# STOLEN BIKE IN PARIS



## Velo-dream (Jan 9, 2017)

if you should ever come up to this bike, please let me know

it was yesterday stolen in paris 

my french bike friends, asked me to communicate  about it

many thanks

P.S colour can already been changed !


----------



## New Mexico Brant (Jan 9, 2017)

Serial Number??


----------



## Andrew Gorman (Jan 9, 2017)

Pretty distinctive frame!  It almost looks like a New Mail from 1892.  what is it?


----------



## IngoMike (Jan 9, 2017)

They did your friends a favor, that bike needed to be rescued from that color and those parts..........


----------



## New Mexico Brant (Jan 10, 2017)

I never see bikes that cool when I'm in Paris [emoji13].   99% are painted black and are very fugly....

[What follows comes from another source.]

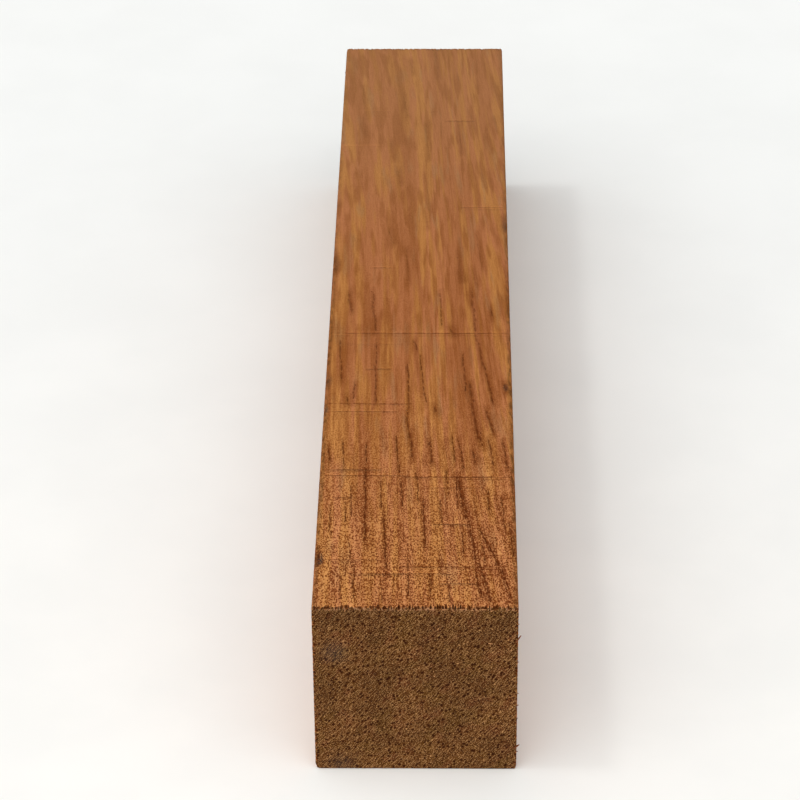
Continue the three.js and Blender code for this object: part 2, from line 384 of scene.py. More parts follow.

Sent from my iPhone using Tapatalk


----------



## KingSized HD (Jan 10, 2017)

That's funny, all the bikes I saw in Paris were a silvery brown...


 

Seriously, sorry about your friend's bike.


----------



## morton (Jan 11, 2017)

All bike thieves must hang!


----------



## Velo-dream (Jan 12, 2017)

it was bike once made for the movie "THE CRACKS"


----------



## Andrew Gorman (Jan 12, 2017)

Greg Barron in Alameda, CA USA made some similar bikes for Euro Disney:
http://highwheel.com/antique_replicas/1891new_mail.htm

Is this the movie?
http://www.imdb.com/title/tt0062830/mediaviewer/rm1254594304


----------



## Jrodarod (Jan 12, 2017)

*
The only bike I remember seeing at Perris Lake was on the track...*


----------



## bobcycles (Jan 12, 2017)

Most likely another terrorist act!!  They must be stopped!


----------



## Velo-dream (Jan 13, 2017)

yes, this the movie


----------



## Velo-dream (Jan 13, 2017)

yes , this is the movie with Bourvil


----------



## New Mexico Brant (Jan 13, 2017)

This bike appears in the bridge scene where the racers tires deflate from the tacks in the road?


----------